'''
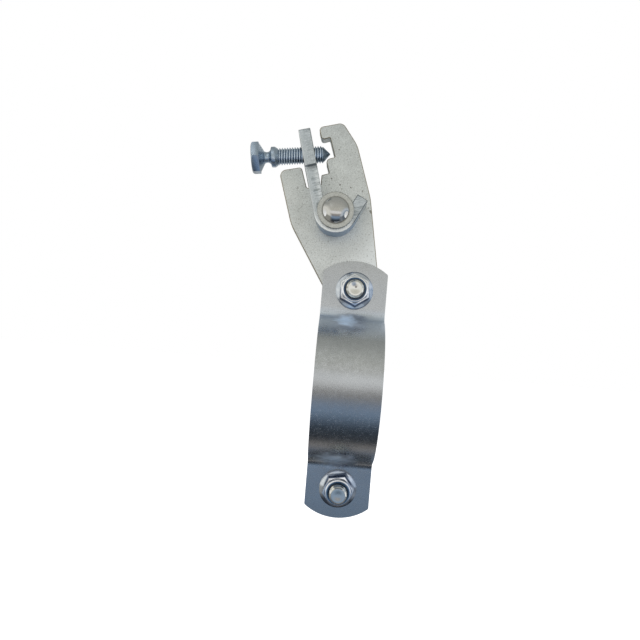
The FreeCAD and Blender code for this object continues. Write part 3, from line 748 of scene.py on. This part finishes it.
def soften(node, width, segments=2, flatten=False):
    """Rounds a CAD node's sharp edges with modifiers and smooths its curved faces.

    With flatten, flat faces are merged first, so that short edges don't hold the rounding back."""
    thing = nodes[node]
    mesh = thing.data
    for name in IMPORTED_SHADING:
        if name in mesh.attributes:
            mesh.attributes.remove(mesh.attributes[name])
    smooth(mesh)
    weld = thing.modifiers.new("weld", "WELD")
    weld.merge_threshold = WELD_REACH
    if flatten:
        flats = thing.modifiers.new("flats", "DECIMATE")
        flats.decimate_type = "DISSOLVE"
        flats.angle_limit = FLAT_ANGLE
    bevel = thing.modifiers.new("edges", "BEVEL")
    bevel.loop_slide = False
    bevel.use_clamp_overlap = not flatten
    bevel.width = width
    bevel.segments = segments
    bevel.limit_method = "ANGLE"
    bevel.angle_limit = SHARP_ANGLE
    bevel.harden_normals = True
    bevel.miter_outer = "MITER_ARC"
    bevel.material = len(mesh.materials) - 1


def thread_rows(start, end):
    """Places along a bolt, in pitches, where a turn's profile changes direction, and rows a turn."""
    back_up = [(1.0 - place, height) for place, height in THREAD_TURN[2:0:-1]]
    shape = [*THREAD_TURN, *back_up]
    # Spare turns before and after, which the ends of the rod cut off
    first = math.floor(start / THREAD_PITCH) - 2
    last = math.ceil(end / THREAD_PITCH) + 1
    rows = []
    for turn in range(first, last):
        for place, height in shape:
            rows.append((turn + place, height))
    return rows, len(shape)


def thread(start, end, radius, envelope, end_profile):
    """A threaded rod along +X. envelope(x) caps the radius; end_profile closes the far end."""
    rows, per_turn = thread_rows(start, end)
    bm = bmesh.new()
    grid = []
    for column in range(THREAD_COLUMNS):
        share = column / THREAD_COLUMNS
        angle = 2 * math.pi * share
        line = []
        for place, height in rows:
            x = min(max((place + share) * THREAD_PITCH, start), end)
            depth = THREAD_DEPTH * (1.0 - height)
            if x == start or x == end:
                depth = THREAD_DEPTH
            out = min(radius - depth, envelope(x))
            line.append(bm.verts.new((x, out * math.sin(angle), out * math.cos(angle))))
        grid.append(line)
    count = len(rows)
    for column in range(THREAD_COLUMNS):
        following = (column + 1) % THREAD_COLUMNS
        shift = per_turn if following == 0 else 0
        here, there = grid[column], grid[following]
        for row in range(count - 1 - shift):
            bm.faces.new((here[row], here[row + 1], there[row + 1 + shift], there[row + shift]))
    bmesh.ops.remove_doubles(bm, verts=bm.verts, dist=WELD_REACH)
    close_end(bm, start, [(start, 0.0)])
    close_end(bm, end, end_profile)
    bmesh.ops.dissolve_degenerate(bm, edges=bm.edges, dist=CUT_REACH)
    bmesh.ops.recalc_face_normals(bm, faces=bm.faces)
    return bm


def close_end(bm, x, profile):
    """Closes the open ring at x with rings along profile, the last of them a single point."""
    rim = [edge for edge in bm.edges if edge.is_boundary and abs(edge.verts[0].co.x - x) < RIM_REACH]
    for place, radius in profile[:-1]:
        made = bmesh.ops.extrude_edge_only(bm, edges=rim)["geom"]
        for vert in [item for item in made if isinstance(item, bmesh.types.BMVert)]:
            share = radius / math.hypot(vert.co.y, vert.co.z)
            vert.co = (place, vert.co.y * share, vert.co.z * share)
        rim = [item for item in made if isinstance(item, bmesh.types.BMEdge) and item.is_boundary]
    tip = bm.verts.new((profile[-1][0], 0.0, 0.0))
    for edge in rim:
        bm.faces.new((edge.verts[0], edge.verts[1], tip))


def axis_frame(axis, origin):
    """A matrix that takes a bolt built along +X to its place."""
    turn = Vector((1, 0, 0)).rotation_difference(axis).to_matrix().to_4x4()
    return Matrix.Translation(origin) @ turn


def kept_head(node, place, end):
    """A CAD node's solid in the bolt's own frame, kept as far as end along the bolt."""
    bm = bmesh.new()
    bm.from_mesh(nodes[node].data)
    bmesh.ops.transform(bm, matrix=place.inverted(), verts=bm.verts)
    bmesh.ops.remove_doubles(bm, verts=bm.verts, dist=WELD_REACH)
    cut = bmesh.ops.bisect_plane(
        bm,
        geom=list(bm.verts) + list(bm.edges) + list(bm.faces),
        dist=CUT_REACH,
        plane_co=(end, 0, 0),
        plane_no=(1, 0, 0),
        clear_outer=True,
    )
    rim = [item for item in cut["geom_cut"] if isinstance(item, bmesh.types.BMEdge)]
    bmesh.ops.holes_fill(bm, edges=rim, sides=0)
    bmesh.ops.dissolve_limit(bm, angle_limit=FLAT_ANGLE, verts=bm.verts, edges=bm.edges)
    bmesh.ops.recalc_face_normals(bm, faces=bm.faces)
    return bm


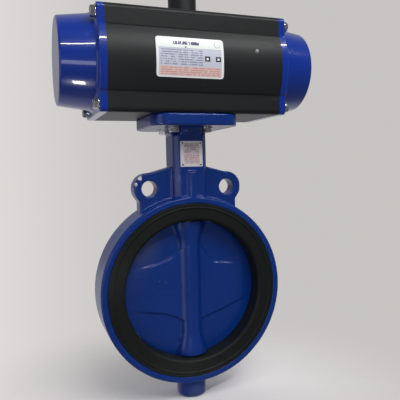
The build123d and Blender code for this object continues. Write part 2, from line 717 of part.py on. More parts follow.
# ---- the assembly ---------------------------------------------------------------------
def assembly():
    parts = {
        "valve_body": valve_body(),
        "seat_liner": seat_liner(),
        "upper_bush": bush(222, 243),
        "middle_bush": bush(128, 148),
        "lower_bush": bush(-140, -118),
        "stem_seals": group([round_seal(STEM_RADIUS, BUSH_RADIUS, z) for z in (152, 158)]),
        "bottom_plug": bottom_plug(),
        "bottom_gasket": pipe(14.9, 6.0, -147.5, -146),
        "neck_nameplate": neck_nameplate(),
        "nameplate_rivets": nameplate_rivets(),
        "flange_bolts": flange_bolts(),
        "flange_washers": flange_washers(),
        "disc": disc(),
        "upper_stem": upper_stem(),
        "lower_stem": lower_stem(),
        "stem_snap_ring": snap_ring(STEM_RADIUS - 0.8, 14.5, 244.5, 246),
        "actuator_body": actuator_body(),
        "gallery_plugs": gallery_plugs(),
        "actuator_label": actuator_label(),
        "pinion_lower_bearing": pinion_bearing(JOURNAL_HOUSING_RADIUS, JOURNAL_RADIUS, 254, 263),
        "pinion_lower_seal": round_seal(JOURNAL_RADIUS, JOURNAL_HOUSING_RADIUS, 251.5),
        "pinion_upper_bearing": pinion_bearing(TOP_HOUSING_RADIUS, TOP_JOURNAL_RADIUS, 370, 379),
        "pinion_upper_seal": round_seal(TOP_JOURNAL_RADIUS, TOP_HOUSING_RADIUS, 381.5),
        "pinion_thrust_washer": pinion_bearing(19.5, TOP_JOURNAL_RADIUS, BODY_TOP, BODY_TOP + 1.2),
        "pinion_snap_ring": snap_ring(TOP_JOURNAL_RADIUS - 1, 18.5, 385.6, 387.1),
        "pinion": pinion(),
        "stop_bolts": stop_bolts(),
        "stop_lock_nuts": stop_lock_nuts(),
        "stop_seals": stop_seals(),
        "indicator_cap": indicator_cap(),
        "indicator_pointers": indicator_pointers(),
        "indicator_screw": indicator_screw(),
    }
    ends = {
        "end_cap": (right_end_cap, other_side),
        "cap_seal": (right_cap_seal, other_side),
        "cap_washers": (right_cap_washers, other_side),
        "cap_bolts": (right_cap_bolts, other_side),
        "piston": (right_piston, half_turned),
        "piston_band": (right_piston_band, half_turned),
        "piston_seal": (right_piston_seal, half_turned),
        "rack_pad": (right_rack_pad, half_turned),
        "springs": (right_springs, half_turned),
    }
    for name, (make, place_left) in ends.items():
        shape = make()
        parts["right_" + name] = shape
        parts["left_" + name] = place_left(shape)
    return parts


os.makedirs("parts", exist_ok=True)
for name, shape in assembly().items():
    export_step(shape, f"parts/{name}.step")
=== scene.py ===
import json
import math

import bmesh
import bpy
from mathutils import Matrix, Vector, noise


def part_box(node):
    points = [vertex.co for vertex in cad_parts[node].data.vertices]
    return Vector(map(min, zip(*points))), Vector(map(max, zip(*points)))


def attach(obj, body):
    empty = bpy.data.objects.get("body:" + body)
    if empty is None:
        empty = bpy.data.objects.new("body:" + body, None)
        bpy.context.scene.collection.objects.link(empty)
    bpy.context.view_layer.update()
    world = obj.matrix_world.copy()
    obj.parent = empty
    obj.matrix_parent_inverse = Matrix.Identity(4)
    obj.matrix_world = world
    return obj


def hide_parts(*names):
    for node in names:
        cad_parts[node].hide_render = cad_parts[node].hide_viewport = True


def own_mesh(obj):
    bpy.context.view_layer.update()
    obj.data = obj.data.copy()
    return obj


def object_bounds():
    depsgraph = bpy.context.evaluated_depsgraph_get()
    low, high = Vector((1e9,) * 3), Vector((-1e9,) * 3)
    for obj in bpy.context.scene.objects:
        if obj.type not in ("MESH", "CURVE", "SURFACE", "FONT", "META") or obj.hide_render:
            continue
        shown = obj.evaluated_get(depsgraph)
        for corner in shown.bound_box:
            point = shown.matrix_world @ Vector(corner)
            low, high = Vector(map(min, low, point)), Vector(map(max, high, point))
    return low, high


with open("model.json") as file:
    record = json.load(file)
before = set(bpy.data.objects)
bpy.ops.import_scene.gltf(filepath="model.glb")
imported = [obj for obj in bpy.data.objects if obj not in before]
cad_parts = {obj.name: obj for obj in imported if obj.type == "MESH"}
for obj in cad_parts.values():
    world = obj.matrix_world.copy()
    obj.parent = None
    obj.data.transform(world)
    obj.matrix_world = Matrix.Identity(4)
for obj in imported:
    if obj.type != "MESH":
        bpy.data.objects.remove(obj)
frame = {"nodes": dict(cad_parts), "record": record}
cad_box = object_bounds()

MM = 0.001

# ---- driving sizes, worked out from the frame ----------------------------------------
seat_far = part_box("seat_liner")[1]
FACE = seat_far.y
SEAT_RADIUS = seat_far.x
body_low, body_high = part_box("actuator_body")
AXIS_HEIGHT = (body_low.z + body_high.z) / 2
disc_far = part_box("disc")[1]
DISC_RADIUS = disc_far.x
HUB_END = disc_far.z

# Bolts of the M8 size.
WASHER_RADIUS = 8 * MM
WASHER_THICKNESS = 1.6 * MM
BOLT_FLATS = 13 * MM
BOLT_HEAD = 5.3 * MM

# Fasteners are turned by up to this many radians, and are sharp past this many degrees.
FREE_TURN = 6.0
EDGE_ANGLE = 32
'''
Written request:
Repeat, character for character, the lines of the material above from the line with "return parts" through the line with "depsgraph = bpy.context.evaluated_depsgraph_get()".

Output below:
    return parts


os.makedirs("parts", exist_ok=True)
for name, shape in assembly().items():
    export_step(shape, f"parts/{name}.step")
=== scene.py ===
import json
import math

import bmesh
import bpy
from mathutils import Matrix, Vector, noise


def part_box(node):
    points = [vertex.co for vertex in cad_parts[node].data.vertices]
    return Vector(map(min, zip(*points))), Vector(map(max, zip(*points)))


def attach(obj, body):
    empty = bpy.data.objects.get("body:" + body)
    if empty is None:
        empty = bpy.data.objects.new("body:" + body, None)
        bpy.context.scene.collection.objects.link(empty)
    bpy.context.view_layer.update()
    world = obj.matrix_world.copy()
    obj.parent = empty
    obj.matrix_parent_inverse = Matrix.Identity(4)
    obj.matrix_world = world
    return obj


def hide_parts(*names):
    for node in names:
        cad_parts[node].hide_render = cad_parts[node].hide_viewport = True


def own_mesh(obj):
    bpy.context.view_layer.update()
    obj.data = obj.data.copy()
    return obj


def object_bounds():
    depsgraph = bpy.context.evaluated_depsgraph_get()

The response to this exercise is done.